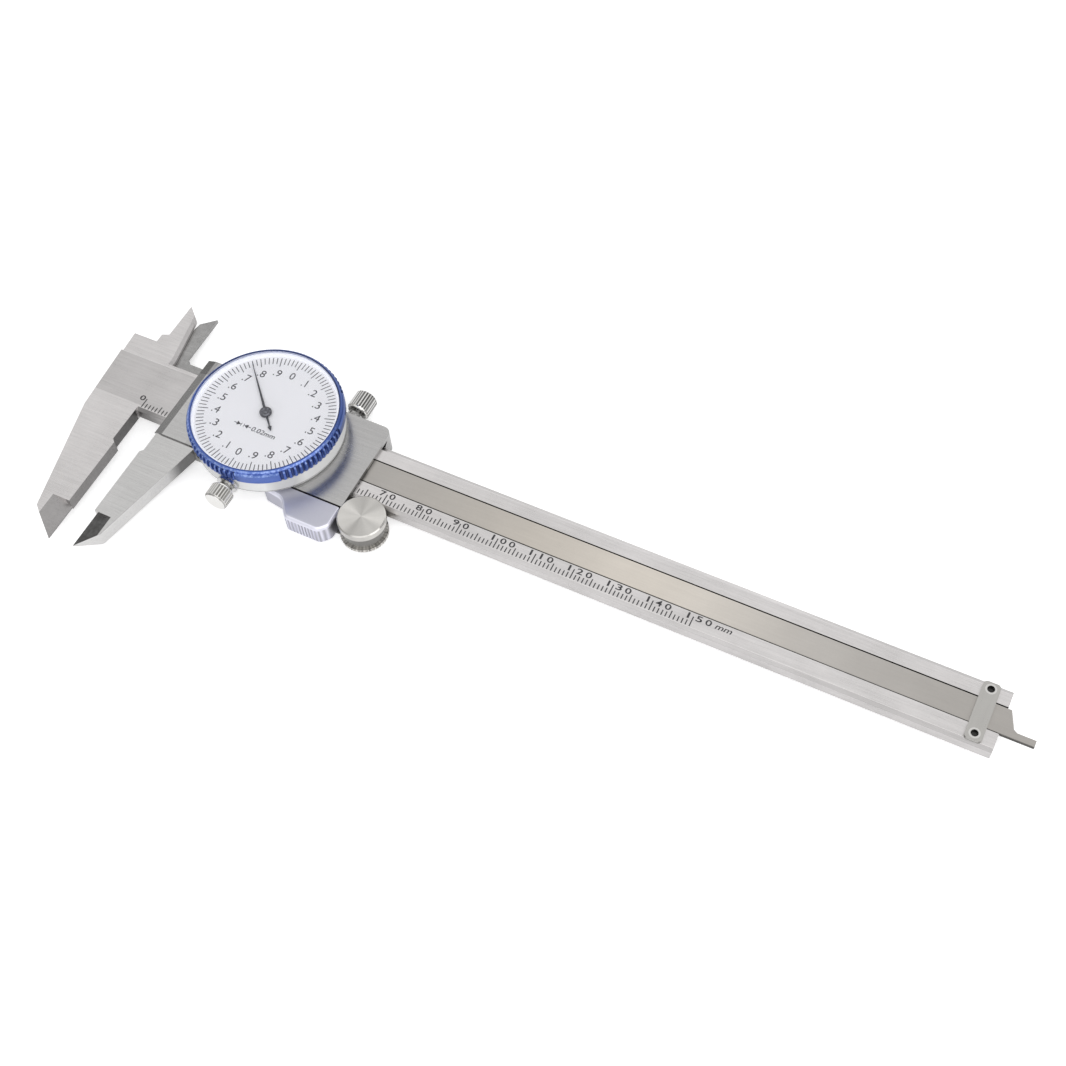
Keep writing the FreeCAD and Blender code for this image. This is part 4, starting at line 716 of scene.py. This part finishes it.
HAND_BLACK = HandBlack("hand_black", (0.05, 0.05, 0.056), roughness=0.34, spread=0.4)
CRYSTAL = ClearGlass("crystal_clear", (0.99, 0.99, 0.995))


def linked(name: str, data: bpy.types.ID) -> bpy.types.Object:
    """Make an object of its data and link it to the scene."""
    item = bpy.data.objects.new(name, data)
    bpy.context.scene.collection.objects.link(item)
    return item


def solid(name: str, corners: Sequence[Any], faces: Sequence[Sequence[int]]) -> Mesh:
    """Make a mesh of corners in metres and faces."""
    mesh = bpy.data.meshes.new(name)
    mesh.from_pydata(corners, [], faces)
    mesh.update()
    return mesh


class Workshop:
    """Helpers that make meshes and dress the frame's nodes."""

    def __init__(self, frame: Dict[str, Any]) -> None:
        """Keep the loaded frame."""
        self.frame = frame

    def dress(self, node: str, finish: Finish) -> None:
        """Give one of the frame's nodes its finish.

        Args:
            node: The node's name.
            finish: Its finish.
        """
        item = self.frame["nodes"][node]
        item.data.materials.clear()
        item.data.materials.append(finish.material())
        log.info("node %s: %s", node, finish.name)

    def dress_all(self, finishes: Dict[str, Finish]) -> None:
        """Give each named node its finish."""
        for node, finish in finishes.items():
            self.dress(node, finish)

    def piece(self, name: str, mesh: Mesh, finish: Finish, body: str) -> bpy.types.Object:
        """Make an object of a finished mesh and let it ride on a body.

        Args:
            name: The piece's name.
            mesh: Its mesh, in metres and in place.
            finish: Its finish.
            body: The body that carries it.

        Returns:
            The piece.
        """
        mesh.materials.clear()
        mesh.materials.append(finish.material())
        made = linked(name, mesh)
        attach(made, body)
        log.info("piece %s: %d faces on %s", name, len(mesh.polygons), body)
        return made

    def evaluated(self, item: bpy.types.Object) -> Mesh:
        """Take an object's finished mesh and remove the object.

        Args:
            item: An object with live modifiers, or a text.

        Returns:
            A plain mesh.
        """
        graph = bpy.context.evaluated_depsgraph_get()
        mesh = bpy.data.meshes.new_from_object(item.evaluated_get(graph))
        bpy.data.objects.remove(item)
        return mesh

    def joined(self, name: str, meshes: Sequence[Mesh]) -> Mesh:
        """Join several meshes into one.

        Args:
            name: Name of the new mesh.
            meshes: The meshes, which are removed.

        Returns:
            The joined mesh.
        """
        corners: List[Vector] = []
        faces: List[List[int]] = []
        for mesh in meshes:
            start = len(corners)
            corners += [vertex.co.copy() for vertex in mesh.vertices]
            faces += [[start + index for index in face.vertices] for face in mesh.polygons]
            bpy.data.meshes.remove(mesh)
        return solid(name, corners, faces)


@dataclass(frozen=True)
class Figure:
    """One printed word or figure, with the size and the middle of its outline."""

    text: str
    middle: Pair
    height: float
    width: float = 0.0
    slant: float = 0.0
    weight: float = 0.0

    def mesh(self, shop: Workshop, level: float, thickness: float) -> Mesh:
        """Make the lettering lie flat at a level.

        Args:
            shop: The workshop.
            level: Its top.
            thickness: Its thickness.

        Returns:
            A mesh in metres.
        """
        curve = bpy.data.curves.new("figure", "FONT")
        curve.body = self.text
        curve.size = 1.0
        curve.extrude = 0.5
        curve.resolution_u = 4
        curve.offset = self.weight
        item = linked("figure", curve)
        bpy.context.view_layer.update()
        mesh = shop.evaluated(item)
        bpy.data.curves.remove(curve)
        xs = [vertex.co.x for vertex in mesh.vertices]
        ys = [vertex.co.y for vertex in mesh.vertices]
        tall = self.height / (max(ys) - min(ys))
        wide = self.width / (max(xs) - min(xs)) if self.width else tall
        centre = Vector(((max(xs) + min(xs)) / 2, (max(ys) + min(ys)) / 2, 0))
        for vertex in mesh.vertices:
            flat = vertex.co - centre
            y = flat.y * tall
            vertex.co = Vector((
                self.middle[0] + flat.x * wide + y * self.slant,
                self.middle[1] + y,
                level - thickness * (0.5 - flat.z))) * MM
        mesh.update()
        return mesh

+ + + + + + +

Given exercise =
Quote exactly the stretch of lines above that starts at the first one and ends at the line with "that make meshes", and nothing beyond it.

Task output =
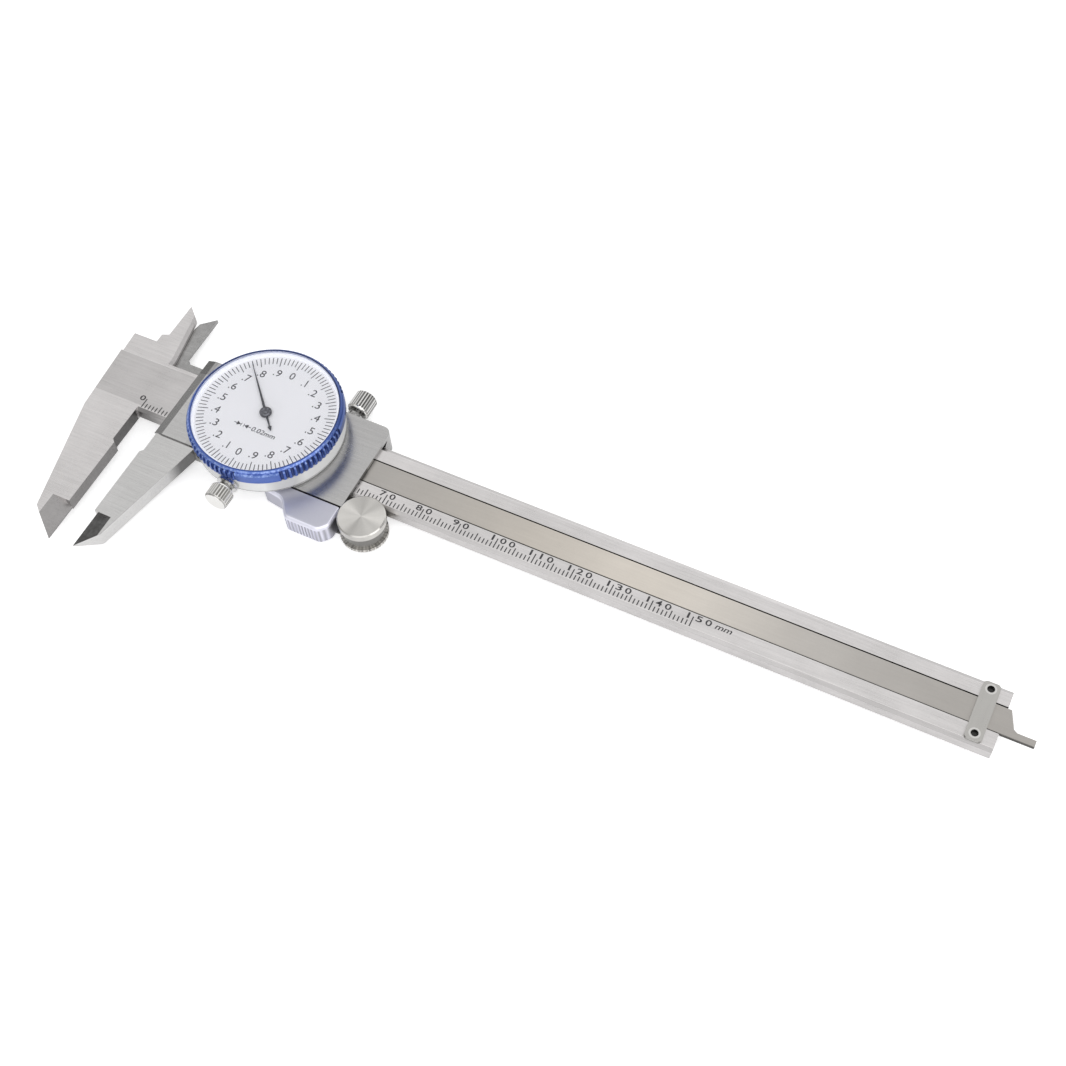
Keep writing the FreeCAD and Blender code for this image. This is part 4, starting at line 716 of scene.py. This part finishes it.
HAND_BLACK = HandBlack("hand_black", (0.05, 0.05, 0.056), roughness=0.34, spread=0.4)
CRYSTAL = ClearGlass("crystal_clear", (0.99, 0.99, 0.995))


def linked(name: str, data: bpy.types.ID) -> bpy.types.Object:
    """Make an object of its data and link it to the scene."""
    item = bpy.data.objects.new(name, data)
    bpy.context.scene.collection.objects.link(item)
    return item


def solid(name: str, corners: Sequence[Any], faces: Sequence[Sequence[int]]) -> Mesh:
    """Make a mesh of corners in metres and faces."""
    mesh = bpy.data.meshes.new(name)
    mesh.from_pydata(corners, [], faces)
    mesh.update()
    return mesh


class Workshop:
    """Helpers that make meshes and dress the frame's nodes."""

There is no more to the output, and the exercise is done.